-- Start of Supplied data --

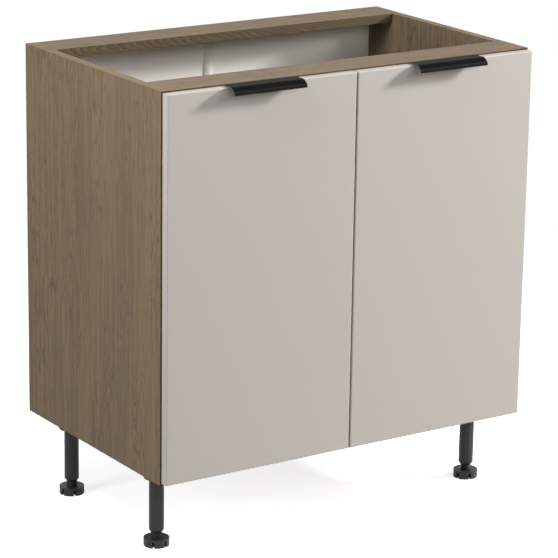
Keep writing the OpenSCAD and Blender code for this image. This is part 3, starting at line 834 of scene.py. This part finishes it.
@dataclass
class Fittings:
    """The loose fittings inside the body."""

    def build(self) -> None:
        """Dresses the fittings."""
        dress(ZINC, "cam_locks", "cam_bolts", "leg_screws")
        dress(NICKEL, "shelf_pins")
        dress(BEECH, "dowels")


def compass(turn: float, rise: float) -> Vector:
    """Direction of unit length.

    Args:
        turn: Its turn from +Y towards +X, in degrees.
        rise: How far it points above the level, in degrees.

    Returns:
        The direction.
    """
    turn, rise = math.radians(turn), math.radians(rise)
    return Vector((math.sin(turn) * math.cos(rise), math.cos(turn) * math.cos(rise), math.sin(rise)))


@dataclass(frozen=True)
class Lamp:
    """A soft square lamp.

    Attributes:
        name: What it is called.
        turn: Where it hangs, from the front towards the right, in degrees.
        height: How far above the level it hangs, in degrees.
        distance: How far it is from its target, in metres.
        size: Its width.
        power: Its power in watts.
        target: The point it is aimed at, by default in the middle of the cabinet.
    """

    name: str
    turn: float
    height: float
    distance: float
    size: float
    power: float
    target: tuple[float, float, float] = (0.0, -0.1, 0.55)

    def hang(self) -> None:
        """Puts the lamp in the scene."""
        away = compass(180.0 - self.turn, self.height)
        data = bpy.data.lights.new(self.name, "AREA")
        data.size = self.size
        data.energy = self.power
        lamp = bpy.data.objects.new(self.name, data)
        place = Matrix.Translation(Vector(self.target) + away * self.distance)
        lamp.matrix_world = place @ (-away).to_track_quat("-Z", "Y").to_matrix().to_4x4()
        bpy.context.scene.collection.objects.link(lamp)


@dataclass
class Studio:
    """White floor and surroundings, soft lights and the camera.

    Attributes:
        eye: Where the camera stands.
        turn: Turn of its view from +Y towards +X, in degrees.
        tilt: How far it looks down, in degrees.
        roll: Its roll, in degrees.
        lens: Focal length for a 36 mm sensor, in millimetres.
        floor_size: Width of the floor.
        floor_glow: How much the floor shines by itself near the cabinet.
        floor_grey: How light the floor is, 0 to 1, to the camera and where it throws light on the cabinet.
        floor_fade: Distances from the middle between which the floor turns to pure white.
        lamps: The lamps.
    """

    eye: tuple[float, float, float] = (-2.759, -4.158, 1.852)
    turn: float = 33.56
    tilt: float = 16.0
    roll: float = 0.88
    lens: float = 175.7
    floor_size: float = 60.0
    floor_glow: float = 0.72
    floor_grey: tuple[float, float] = (0.92, 0.3)
    floor_fade: tuple[float, float] = (0.9, 2.2)
    lamps: Sequence[Lamp] = (
        Lamp("key_light", turn=69.5, height=23.6, distance=5.0, size=0.75, power=378.0),
        Lamp("front_right_fill", turn=35.0, height=28.0, distance=5.0, size=1.2, power=46.0),
        Lamp("front_fill", turn=0.0, height=22.0, distance=5.0, size=2.0, power=42.0),
        Lamp("left_high_fill", turn=-80.0, height=54.0, distance=1.3, size=0.6, power=12.0,
             target=(-0.4, -0.22, 0.78)),
        Lamp("left_low_fill", turn=-90.0, height=16.0, distance=3.2, size=1.0, power=32.0),
        Lamp("back_fill", turn=182.0, height=6.0, distance=5.0, size=1.0, power=95.0))

    def build(self) -> None:
        """Makes the camera, the floor, the world and the lamps, and sets how colours are shown."""
        self._camera()
        self._floor()
        self._world()
        for lamp in self.lamps:
            lamp.hang()
        bpy.context.scene.view_settings.view_transform = "Standard"

    def _camera(self) -> None:
        """Sets up the camera at the photograph's angle."""
        roll = math.radians(self.roll)
        ahead = compass(self.turn, -self.tilt)
        level = compass(self.turn + 90.0, 0.0)
        upward = level.cross(ahead)
        right = math.cos(roll) * level + math.sin(roll) * upward
        top = math.cos(roll) * upward - math.sin(roll) * level
        data = bpy.data.cameras.new("camera")
        data.lens = self.lens
        camera = bpy.data.objects.new("camera", data)
        axes = Matrix((right, top, -ahead)).transposed()
        camera.matrix_world = Matrix.Translation(self.eye) @ axes.to_4x4()
        bpy.context.scene.collection.objects.link(camera)
        bpy.context.scene.camera = camera

    def _floor(self) -> None:
        """Lays the floor, white to the camera and plain to the rest."""
        half = self.floor_size / 2
        corners = [(-half, -half, 0), (half, -half, 0), (half, half, 0), (-half, half, 0)]
        mesh = bpy.data.meshes.new("floor")
        mesh.from_pydata(corners, [], [(0, 1, 2, 3)])
        floor = bpy.data.objects.new("floor", mesh)
        bpy.context.scene.collection.objects.link(floor)
        material = bpy.data.materials.new("floor_white")
        material.use_nodes = True
        graph = Graph(material.node_tree)
        seen_grey, cast_grey = self.floor_grey
        cast = graph.signal("ShaderNodeBsdfDiffuse", None, {"Color": (cast_grey, cast_grey, cast_grey, 1)})
        pale = graph.signal("ShaderNodeBsdfDiffuse", None, {"Color": (seen_grey, seen_grey, seen_grey, 1)})
        glow = graph.signal("ShaderNodeEmission", None, {"Color": WHITE, "Strength": self.floor_glow})
        far = graph.signal("ShaderNodeEmission", None, {"Color": WHITE, "Strength": 1.0})
        near = graph.signal("ShaderNodeAddShader", None, {0: pale, 1: glow})
        distance = graph.signal("ShaderNodeVectorMath", {"operation": "LENGTH"}, {0: graph.object_place()},
                                output="Value")
        fade = graph.ease(distance, *self.floor_fade)
        lit = graph.signal("ShaderNodeMixShader", None, {0: fade, 1: near, 2: far})
        graph.output(graph.signal("ShaderNodeMixShader", None, {0: self._seen(graph), 1: cast, 2: lit}))
        mesh.materials.append(material)

    @staticmethod
    def _seen(graph: Graph) -> Signal:
        """Tells what the camera sees from what throws light.

        Args:
            graph: The tree it is used in.

        Returns:
            1 for what is seen straight, in a reflection or through a clear piece, and 0 for the rest.
        """
        path = graph.node("ShaderNodeLightPath")
        straight, mirrored, through = (Signal(graph, path.outputs[f"Is {kind} Ray"])
                                       for kind in ("Camera", "Glossy", "Transmission"))
        return graph.math("MAXIMUM", graph.math("MAXIMUM", straight, mirrored), through)

    def _world(self) -> None:
        """Makes the surroundings, white to the camera and dark to the rest."""
        world = bpy.data.worlds.new("studio")
        world.use_nodes = True
        bpy.context.scene.world = world
        graph = Graph(world.node_tree)
        glow = graph.signal("ShaderNodeBackground", None, {"Color": WHITE, "Strength": self._seen(graph)})
        graph.output(glow, "ShaderNodeOutputWorld")


def main() -> None:
    """Builds the cabinet's looks and the studio around it."""
    logging.basicConfig(level=logging.INFO, format="%(message)s")
    Studio().build()
    Body().build()
    Back().build()
    for side in Side:
        Door(side).build()
    for corner in CORNERS:
        Leg(corner).build()
    Fittings().build()


if __name__ == "__main__":
    main()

-- End of Supplied data --

Task details:
Give the material above again, word for word.

Solution for this exercise:
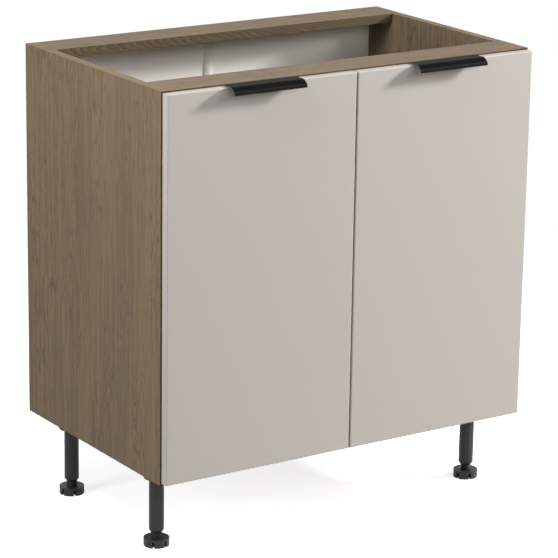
Keep writing the OpenSCAD and Blender code for this image. This is part 3, starting at line 834 of scene.py. This part finishes it.
@dataclass
class Fittings:
    """The loose fittings inside the body."""

    def build(self) -> None:
        """Dresses the fittings."""
        dress(ZINC, "cam_locks", "cam_bolts", "leg_screws")
        dress(NICKEL, "shelf_pins")
        dress(BEECH, "dowels")


def compass(turn: float, rise: float) -> Vector:
    """Direction of unit length.

    Args:
        turn: Its turn from +Y towards +X, in degrees.
        rise: How far it points above the level, in degrees.

    Returns:
        The direction.
    """
    turn, rise = math.radians(turn), math.radians(rise)
    return Vector((math.sin(turn) * math.cos(rise), math.cos(turn) * math.cos(rise), math.sin(rise)))


@dataclass(frozen=True)
class Lamp:
    """A soft square lamp.

    Attributes:
        name: What it is called.
        turn: Where it hangs, from the front towards the right, in degrees.
        height: How far above the level it hangs, in degrees.
        distance: How far it is from its target, in metres.
        size: Its width.
        power: Its power in watts.
        target: The point it is aimed at, by default in the middle of the cabinet.
    """

    name: str
    turn: float
    height: float
    distance: float
    size: float
    power: float
    target: tuple[float, float, float] = (0.0, -0.1, 0.55)

    def hang(self) -> None:
        """Puts the lamp in the scene."""
        away = compass(180.0 - self.turn, self.height)
        data = bpy.data.lights.new(self.name, "AREA")
        data.size = self.size
        data.energy = self.power
        lamp = bpy.data.objects.new(self.name, data)
        place = Matrix.Translation(Vector(self.target) + away * self.distance)
        lamp.matrix_world = place @ (-away).to_track_quat("-Z", "Y").to_matrix().to_4x4()
        bpy.context.scene.collection.objects.link(lamp)


@dataclass
class Studio:
    """White floor and surroundings, soft lights and the camera.

    Attributes:
        eye: Where the camera stands.
        turn: Turn of its view from +Y towards +X, in degrees.
        tilt: How far it looks down, in degrees.
        roll: Its roll, in degrees.
        lens: Focal length for a 36 mm sensor, in millimetres.
        floor_size: Width of the floor.
        floor_glow: How much the floor shines by itself near the cabinet.
        floor_grey: How light the floor is, 0 to 1, to the camera and where it throws light on the cabinet.
        floor_fade: Distances from the middle between which the floor turns to pure white.
        lamps: The lamps.
    """

    eye: tuple[float, float, float] = (-2.759, -4.158, 1.852)
    turn: float = 33.56
    tilt: float = 16.0
    roll: float = 0.88
    lens: float = 175.7
    floor_size: float = 60.0
    floor_glow: float = 0.72
    floor_grey: tuple[float, float] = (0.92, 0.3)
    floor_fade: tuple[float, float] = (0.9, 2.2)
    lamps: Sequence[Lamp] = (
        Lamp("key_light", turn=69.5, height=23.6, distance=5.0, size=0.75, power=378.0),
        Lamp("front_right_fill", turn=35.0, height=28.0, distance=5.0, size=1.2, power=46.0),
        Lamp("front_fill", turn=0.0, height=22.0, distance=5.0, size=2.0, power=42.0),
        Lamp("left_high_fill", turn=-80.0, height=54.0, distance=1.3, size=0.6, power=12.0,
             target=(-0.4, -0.22, 0.78)),
        Lamp("left_low_fill", turn=-90.0, height=16.0, distance=3.2, size=1.0, power=32.0),
        Lamp("back_fill", turn=182.0, height=6.0, distance=5.0, size=1.0, power=95.0))

    def build(self) -> None:
        """Makes the camera, the floor, the world and the lamps, and sets how colours are shown."""
        self._camera()
        self._floor()
        self._world()
        for lamp in self.lamps:
            lamp.hang()
        bpy.context.scene.view_settings.view_transform = "Standard"

    def _camera(self) -> None:
        """Sets up the camera at the photograph's angle."""
        roll = math.radians(self.roll)
        ahead = compass(self.turn, -self.tilt)
        level = compass(self.turn + 90.0, 0.0)
        upward = level.cross(ahead)
        right = math.cos(roll) * level + math.sin(roll) * upward
        top = math.cos(roll) * upward - math.sin(roll) * level
        data = bpy.data.cameras.new("camera")
        data.lens = self.lens
        camera = bpy.data.objects.new("camera", data)
        axes = Matrix((right, top, -ahead)).transposed()
        camera.matrix_world = Matrix.Translation(self.eye) @ axes.to_4x4()
        bpy.context.scene.collection.objects.link(camera)
        bpy.context.scene.camera = camera

    def _floor(self) -> None:
        """Lays the floor, white to the camera and plain to the rest."""
        half = self.floor_size / 2
        corners = [(-half, -half, 0), (half, -half, 0), (half, half, 0), (-half, half, 0)]
        mesh = bpy.data.meshes.new("floor")
        mesh.from_pydata(corners, [], [(0, 1, 2, 3)])
        floor = bpy.data.objects.new("floor", mesh)
        bpy.context.scene.collection.objects.link(floor)
        material = bpy.data.materials.new("floor_white")
        material.use_nodes = True
        graph = Graph(material.node_tree)
        seen_grey, cast_grey = self.floor_grey
        cast = graph.signal("ShaderNodeBsdfDiffuse", None, {"Color": (cast_grey, cast_grey, cast_grey, 1)})
        pale = graph.signal("ShaderNodeBsdfDiffuse", None, {"Color": (seen_grey, seen_grey, seen_grey, 1)})
        glow = graph.signal("ShaderNodeEmission", None, {"Color": WHITE, "Strength": self.floor_glow})
        far = graph.signal("ShaderNodeEmission", None, {"Color": WHITE, "Strength": 1.0})
        near = graph.signal("ShaderNodeAddShader", None, {0: pale, 1: glow})
        distance = graph.signal("ShaderNodeVectorMath", {"operation": "LENGTH"}, {0: graph.object_place()},
                                output="Value")
        fade = graph.ease(distance, *self.floor_fade)
        lit = graph.signal("ShaderNodeMixShader", None, {0: fade, 1: near, 2: far})
        graph.output(graph.signal("ShaderNodeMixShader", None, {0: self._seen(graph), 1: cast, 2: lit}))
        mesh.materials.append(material)

    @staticmethod
    def _seen(graph: Graph) -> Signal:
        """Tells what the camera sees from what throws light.

        Args:
            graph: The tree it is used in.

        Returns:
            1 for what is seen straight, in a reflection or through a clear piece, and 0 for the rest.
        """
        path = graph.node("ShaderNodeLightPath")
        straight, mirrored, through = (Signal(graph, path.outputs[f"Is {kind} Ray"])
                                       for kind in ("Camera", "Glossy", "Transmission"))
        return graph.math("MAXIMUM", graph.math("MAXIMUM", straight, mirrored), through)

    def _world(self) -> None:
        """Makes the surroundings, white to the camera and dark to the rest."""
        world = bpy.data.worlds.new("studio")
        world.use_nodes = True
        bpy.context.scene.world = world
        graph = Graph(world.node_tree)
        glow = graph.signal("ShaderNodeBackground", None, {"Color": WHITE, "Strength": self._seen(graph)})
        graph.output(glow, "ShaderNodeOutputWorld")


def main() -> None:
    """Builds the cabinet's looks and the studio around it."""
    logging.basicConfig(level=logging.INFO, format="%(message)s")
    Studio().build()
    Body().build()
    Back().build()
    for side in Side:
        Door(side).build()
    for corner in CORNERS:
        Leg(corner).build()
    Fittings().build()


if __name__ == "__main__":
    main()